I have a very large dataset I write to hdf5 in chunks via append like so:
with pd.HDFStore(self.train_store_path) as train_store:
for filepath in tqdm(filepaths):
with open(filepath, 'rb') as file:
frame = pickle.load(file)
if frame.empty:
os.remove(filepath)
continue
try:
train_store.append(
key='dataset', value=frame,
min_itemsize=itemsize_dict)
os.remove(filepath)
except KeyError as e:
print(e)
except ValueError as e:
print(frame)
print(e)
except Exception as e:
print(e)
The data is far too large to load into one DataFrame, so I would like to try out vaex for further processing. There's a few things I don't really understand though.

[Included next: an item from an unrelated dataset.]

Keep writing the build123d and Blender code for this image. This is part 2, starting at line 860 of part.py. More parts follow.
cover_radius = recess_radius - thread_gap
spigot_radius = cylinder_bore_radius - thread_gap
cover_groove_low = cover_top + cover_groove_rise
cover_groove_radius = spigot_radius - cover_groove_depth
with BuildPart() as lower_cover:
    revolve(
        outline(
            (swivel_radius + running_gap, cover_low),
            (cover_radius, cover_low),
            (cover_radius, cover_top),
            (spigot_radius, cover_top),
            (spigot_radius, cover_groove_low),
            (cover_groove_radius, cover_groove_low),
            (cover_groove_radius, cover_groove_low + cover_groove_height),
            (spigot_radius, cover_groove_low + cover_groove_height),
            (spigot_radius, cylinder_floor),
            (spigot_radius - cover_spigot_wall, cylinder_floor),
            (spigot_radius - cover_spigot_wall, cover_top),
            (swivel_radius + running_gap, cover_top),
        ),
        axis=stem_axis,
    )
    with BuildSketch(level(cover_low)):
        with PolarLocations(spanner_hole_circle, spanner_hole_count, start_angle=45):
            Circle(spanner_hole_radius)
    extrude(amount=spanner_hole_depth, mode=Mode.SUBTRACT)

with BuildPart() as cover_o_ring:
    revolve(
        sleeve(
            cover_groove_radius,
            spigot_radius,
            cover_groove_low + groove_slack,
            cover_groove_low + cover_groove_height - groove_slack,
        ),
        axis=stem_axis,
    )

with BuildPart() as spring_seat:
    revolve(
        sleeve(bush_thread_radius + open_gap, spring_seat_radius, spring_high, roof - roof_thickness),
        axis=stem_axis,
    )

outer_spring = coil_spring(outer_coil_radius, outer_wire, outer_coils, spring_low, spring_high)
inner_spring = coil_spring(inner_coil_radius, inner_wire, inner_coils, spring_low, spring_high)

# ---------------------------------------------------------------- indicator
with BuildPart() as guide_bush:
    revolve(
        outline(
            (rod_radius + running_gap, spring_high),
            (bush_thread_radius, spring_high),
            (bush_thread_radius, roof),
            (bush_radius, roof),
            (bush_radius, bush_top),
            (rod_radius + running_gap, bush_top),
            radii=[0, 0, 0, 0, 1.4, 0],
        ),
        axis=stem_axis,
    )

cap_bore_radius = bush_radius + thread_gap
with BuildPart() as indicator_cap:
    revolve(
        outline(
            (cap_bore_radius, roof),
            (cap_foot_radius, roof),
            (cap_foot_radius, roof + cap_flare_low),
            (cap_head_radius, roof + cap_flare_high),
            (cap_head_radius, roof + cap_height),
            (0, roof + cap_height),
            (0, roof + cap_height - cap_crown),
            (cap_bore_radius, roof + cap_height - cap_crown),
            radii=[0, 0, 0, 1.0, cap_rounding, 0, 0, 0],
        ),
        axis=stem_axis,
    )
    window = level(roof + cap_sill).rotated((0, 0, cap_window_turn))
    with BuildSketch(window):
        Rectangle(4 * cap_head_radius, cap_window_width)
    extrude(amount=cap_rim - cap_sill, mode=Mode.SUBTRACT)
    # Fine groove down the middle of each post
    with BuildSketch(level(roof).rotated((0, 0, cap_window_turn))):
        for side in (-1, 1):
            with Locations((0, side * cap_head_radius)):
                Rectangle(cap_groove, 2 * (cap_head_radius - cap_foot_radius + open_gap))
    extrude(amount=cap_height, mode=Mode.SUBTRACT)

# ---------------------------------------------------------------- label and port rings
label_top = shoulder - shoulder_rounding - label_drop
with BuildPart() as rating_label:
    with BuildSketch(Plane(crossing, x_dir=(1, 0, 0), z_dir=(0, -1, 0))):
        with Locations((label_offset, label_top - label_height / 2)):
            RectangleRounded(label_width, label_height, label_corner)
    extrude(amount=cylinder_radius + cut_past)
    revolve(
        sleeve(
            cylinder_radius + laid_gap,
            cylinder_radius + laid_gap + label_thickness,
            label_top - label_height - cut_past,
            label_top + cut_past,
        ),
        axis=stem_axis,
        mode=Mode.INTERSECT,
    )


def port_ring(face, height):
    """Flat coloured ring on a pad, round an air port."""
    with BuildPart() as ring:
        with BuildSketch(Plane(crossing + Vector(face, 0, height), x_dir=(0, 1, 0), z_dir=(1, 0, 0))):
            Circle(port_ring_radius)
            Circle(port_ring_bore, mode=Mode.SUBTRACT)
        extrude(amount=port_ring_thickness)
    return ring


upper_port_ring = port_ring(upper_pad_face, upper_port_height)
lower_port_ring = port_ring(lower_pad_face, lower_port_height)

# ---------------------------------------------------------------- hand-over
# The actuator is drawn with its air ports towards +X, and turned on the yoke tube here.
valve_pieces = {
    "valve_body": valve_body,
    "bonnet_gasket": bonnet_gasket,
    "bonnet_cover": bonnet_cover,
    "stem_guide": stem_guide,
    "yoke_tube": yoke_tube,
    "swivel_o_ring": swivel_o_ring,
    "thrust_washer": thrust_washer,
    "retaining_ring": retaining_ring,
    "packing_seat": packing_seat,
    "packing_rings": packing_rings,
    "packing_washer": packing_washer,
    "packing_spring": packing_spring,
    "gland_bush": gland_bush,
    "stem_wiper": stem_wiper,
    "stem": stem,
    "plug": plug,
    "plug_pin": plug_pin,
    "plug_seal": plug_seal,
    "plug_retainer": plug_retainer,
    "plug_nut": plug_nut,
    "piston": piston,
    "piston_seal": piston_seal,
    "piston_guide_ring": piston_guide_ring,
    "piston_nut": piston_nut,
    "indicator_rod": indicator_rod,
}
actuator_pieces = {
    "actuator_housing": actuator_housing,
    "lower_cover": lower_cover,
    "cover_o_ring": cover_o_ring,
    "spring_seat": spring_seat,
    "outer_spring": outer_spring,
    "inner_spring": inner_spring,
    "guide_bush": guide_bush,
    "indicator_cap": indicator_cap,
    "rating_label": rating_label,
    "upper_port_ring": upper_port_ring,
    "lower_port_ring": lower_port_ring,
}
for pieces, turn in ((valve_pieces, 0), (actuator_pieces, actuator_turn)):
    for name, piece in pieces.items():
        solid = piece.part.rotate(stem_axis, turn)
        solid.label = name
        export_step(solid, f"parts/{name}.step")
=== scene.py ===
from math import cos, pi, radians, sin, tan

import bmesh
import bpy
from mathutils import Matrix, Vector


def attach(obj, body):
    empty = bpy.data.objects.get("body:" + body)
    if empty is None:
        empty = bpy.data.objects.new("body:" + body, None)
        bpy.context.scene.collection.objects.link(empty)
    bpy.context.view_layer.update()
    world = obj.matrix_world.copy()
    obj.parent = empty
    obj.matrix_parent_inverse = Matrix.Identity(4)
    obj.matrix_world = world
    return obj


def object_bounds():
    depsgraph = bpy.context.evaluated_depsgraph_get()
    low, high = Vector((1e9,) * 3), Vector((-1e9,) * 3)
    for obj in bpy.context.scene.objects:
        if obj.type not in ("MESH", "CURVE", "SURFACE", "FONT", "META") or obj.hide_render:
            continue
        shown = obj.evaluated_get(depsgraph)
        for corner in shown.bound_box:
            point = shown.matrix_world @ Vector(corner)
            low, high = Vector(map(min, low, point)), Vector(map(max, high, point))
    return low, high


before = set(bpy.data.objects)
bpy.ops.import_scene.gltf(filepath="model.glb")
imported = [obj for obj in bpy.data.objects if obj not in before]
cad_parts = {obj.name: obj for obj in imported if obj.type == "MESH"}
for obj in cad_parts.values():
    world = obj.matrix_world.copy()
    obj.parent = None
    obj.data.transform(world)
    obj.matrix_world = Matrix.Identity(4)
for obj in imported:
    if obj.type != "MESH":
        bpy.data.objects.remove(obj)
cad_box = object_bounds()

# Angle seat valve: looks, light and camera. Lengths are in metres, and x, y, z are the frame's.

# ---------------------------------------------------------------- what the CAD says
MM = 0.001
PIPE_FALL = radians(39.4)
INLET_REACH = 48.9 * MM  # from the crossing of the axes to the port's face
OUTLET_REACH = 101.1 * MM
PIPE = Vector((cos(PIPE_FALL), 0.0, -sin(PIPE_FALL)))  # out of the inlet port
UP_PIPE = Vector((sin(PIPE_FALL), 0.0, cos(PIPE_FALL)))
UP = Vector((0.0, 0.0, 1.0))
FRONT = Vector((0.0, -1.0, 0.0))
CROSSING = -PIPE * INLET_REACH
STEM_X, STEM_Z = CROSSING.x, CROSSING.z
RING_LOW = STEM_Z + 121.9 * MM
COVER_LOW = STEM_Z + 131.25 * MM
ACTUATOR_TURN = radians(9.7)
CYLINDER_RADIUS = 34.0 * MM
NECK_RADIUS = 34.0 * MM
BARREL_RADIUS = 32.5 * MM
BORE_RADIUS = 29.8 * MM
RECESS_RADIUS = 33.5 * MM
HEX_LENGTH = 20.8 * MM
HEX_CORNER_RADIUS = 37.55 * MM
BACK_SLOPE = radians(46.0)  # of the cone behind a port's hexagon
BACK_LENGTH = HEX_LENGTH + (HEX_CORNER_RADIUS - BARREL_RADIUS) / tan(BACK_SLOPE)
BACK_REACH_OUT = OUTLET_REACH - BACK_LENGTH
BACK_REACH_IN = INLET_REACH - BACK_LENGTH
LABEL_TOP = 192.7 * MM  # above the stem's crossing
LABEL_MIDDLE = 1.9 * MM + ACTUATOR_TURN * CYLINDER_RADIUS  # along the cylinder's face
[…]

Since vaex uses a different representation in hdf5 than pandas/pytables (VOTable), I'm wondering how to go about converting between those two formats. I tried loading the data in chunks into pandas, converting it to a vaex DataFrame and then storing it, but there seems to be no way to append data to an existing vaex hdf5 file, at least none that I could find.

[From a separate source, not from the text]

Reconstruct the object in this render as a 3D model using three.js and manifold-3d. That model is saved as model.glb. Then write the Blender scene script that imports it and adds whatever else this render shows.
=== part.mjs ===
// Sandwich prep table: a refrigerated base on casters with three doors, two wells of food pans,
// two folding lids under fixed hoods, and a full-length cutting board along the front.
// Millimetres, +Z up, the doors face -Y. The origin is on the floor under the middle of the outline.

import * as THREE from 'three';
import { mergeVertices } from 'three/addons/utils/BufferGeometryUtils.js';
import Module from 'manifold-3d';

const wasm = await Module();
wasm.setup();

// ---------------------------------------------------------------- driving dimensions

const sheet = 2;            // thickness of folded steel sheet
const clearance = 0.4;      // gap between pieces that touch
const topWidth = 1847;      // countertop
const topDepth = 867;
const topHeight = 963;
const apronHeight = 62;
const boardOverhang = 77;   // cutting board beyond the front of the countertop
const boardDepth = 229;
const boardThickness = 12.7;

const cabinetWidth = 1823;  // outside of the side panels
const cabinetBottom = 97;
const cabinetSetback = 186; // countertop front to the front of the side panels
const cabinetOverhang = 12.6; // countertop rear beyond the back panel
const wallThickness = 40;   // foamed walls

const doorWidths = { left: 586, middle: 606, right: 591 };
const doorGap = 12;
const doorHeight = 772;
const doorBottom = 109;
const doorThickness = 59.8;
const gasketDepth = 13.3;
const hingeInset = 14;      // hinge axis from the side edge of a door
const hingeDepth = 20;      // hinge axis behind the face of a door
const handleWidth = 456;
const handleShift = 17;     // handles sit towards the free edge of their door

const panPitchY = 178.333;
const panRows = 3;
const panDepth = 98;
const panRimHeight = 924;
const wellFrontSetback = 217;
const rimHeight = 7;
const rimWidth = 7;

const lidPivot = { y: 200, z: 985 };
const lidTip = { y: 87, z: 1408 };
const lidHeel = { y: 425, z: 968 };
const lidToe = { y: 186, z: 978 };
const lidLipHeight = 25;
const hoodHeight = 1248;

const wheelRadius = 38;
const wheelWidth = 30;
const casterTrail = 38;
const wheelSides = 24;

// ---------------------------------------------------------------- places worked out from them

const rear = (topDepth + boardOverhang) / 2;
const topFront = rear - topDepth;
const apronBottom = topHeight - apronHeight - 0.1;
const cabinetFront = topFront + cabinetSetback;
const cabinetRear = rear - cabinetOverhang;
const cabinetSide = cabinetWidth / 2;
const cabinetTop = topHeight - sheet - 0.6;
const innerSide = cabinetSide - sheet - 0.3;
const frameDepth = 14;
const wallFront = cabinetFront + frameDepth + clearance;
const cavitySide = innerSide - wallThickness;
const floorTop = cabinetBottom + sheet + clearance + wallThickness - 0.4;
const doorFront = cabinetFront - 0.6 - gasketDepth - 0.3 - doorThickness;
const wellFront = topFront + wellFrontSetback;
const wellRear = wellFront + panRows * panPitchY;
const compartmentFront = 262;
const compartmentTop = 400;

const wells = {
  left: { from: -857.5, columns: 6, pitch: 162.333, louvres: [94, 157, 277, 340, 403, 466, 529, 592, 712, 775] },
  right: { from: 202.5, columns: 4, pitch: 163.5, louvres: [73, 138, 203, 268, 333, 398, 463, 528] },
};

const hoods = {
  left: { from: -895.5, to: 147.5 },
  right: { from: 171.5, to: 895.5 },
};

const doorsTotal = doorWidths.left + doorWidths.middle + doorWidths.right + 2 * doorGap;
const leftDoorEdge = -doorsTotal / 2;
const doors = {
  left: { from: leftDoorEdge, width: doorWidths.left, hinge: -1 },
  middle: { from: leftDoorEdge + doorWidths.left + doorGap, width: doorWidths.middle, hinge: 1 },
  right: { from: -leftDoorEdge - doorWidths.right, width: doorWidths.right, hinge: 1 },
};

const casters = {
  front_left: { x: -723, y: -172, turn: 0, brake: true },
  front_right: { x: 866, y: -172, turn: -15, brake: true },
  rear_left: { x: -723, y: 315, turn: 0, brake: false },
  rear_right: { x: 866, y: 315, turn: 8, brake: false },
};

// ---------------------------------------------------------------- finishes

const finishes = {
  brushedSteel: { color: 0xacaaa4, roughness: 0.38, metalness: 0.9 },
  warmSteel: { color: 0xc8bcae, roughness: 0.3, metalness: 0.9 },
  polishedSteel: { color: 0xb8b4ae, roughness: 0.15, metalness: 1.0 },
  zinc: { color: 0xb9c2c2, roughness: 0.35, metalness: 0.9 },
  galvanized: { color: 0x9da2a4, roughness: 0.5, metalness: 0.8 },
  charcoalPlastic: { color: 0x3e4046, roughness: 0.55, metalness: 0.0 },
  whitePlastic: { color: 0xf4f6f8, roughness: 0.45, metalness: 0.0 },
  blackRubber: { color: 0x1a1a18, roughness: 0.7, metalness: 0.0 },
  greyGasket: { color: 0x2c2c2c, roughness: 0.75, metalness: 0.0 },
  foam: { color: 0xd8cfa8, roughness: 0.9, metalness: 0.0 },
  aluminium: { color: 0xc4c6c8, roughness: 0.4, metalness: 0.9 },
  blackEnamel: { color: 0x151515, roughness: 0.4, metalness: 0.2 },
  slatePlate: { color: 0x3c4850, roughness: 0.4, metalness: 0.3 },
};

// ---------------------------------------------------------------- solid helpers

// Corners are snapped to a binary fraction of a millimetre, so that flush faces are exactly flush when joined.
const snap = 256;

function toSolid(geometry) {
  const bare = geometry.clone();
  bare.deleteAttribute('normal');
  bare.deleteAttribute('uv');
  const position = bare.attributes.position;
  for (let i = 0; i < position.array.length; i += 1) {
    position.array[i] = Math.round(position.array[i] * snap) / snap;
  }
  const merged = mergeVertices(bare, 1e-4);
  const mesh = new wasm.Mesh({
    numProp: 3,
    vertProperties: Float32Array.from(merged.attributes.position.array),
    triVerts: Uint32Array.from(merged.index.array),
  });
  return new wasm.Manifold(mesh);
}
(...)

Is there really no way to create a large hdf5 dataset from within vaex? Is the only option to convert an existing dataset to vaex' representation (constructing the file via a python script or TOPCAT)?
Related to my previous question, if I work with a large dataset in vaex out-of-core, is it possible to then persist the results of any transformations i apply in vaex into the hdf5 file?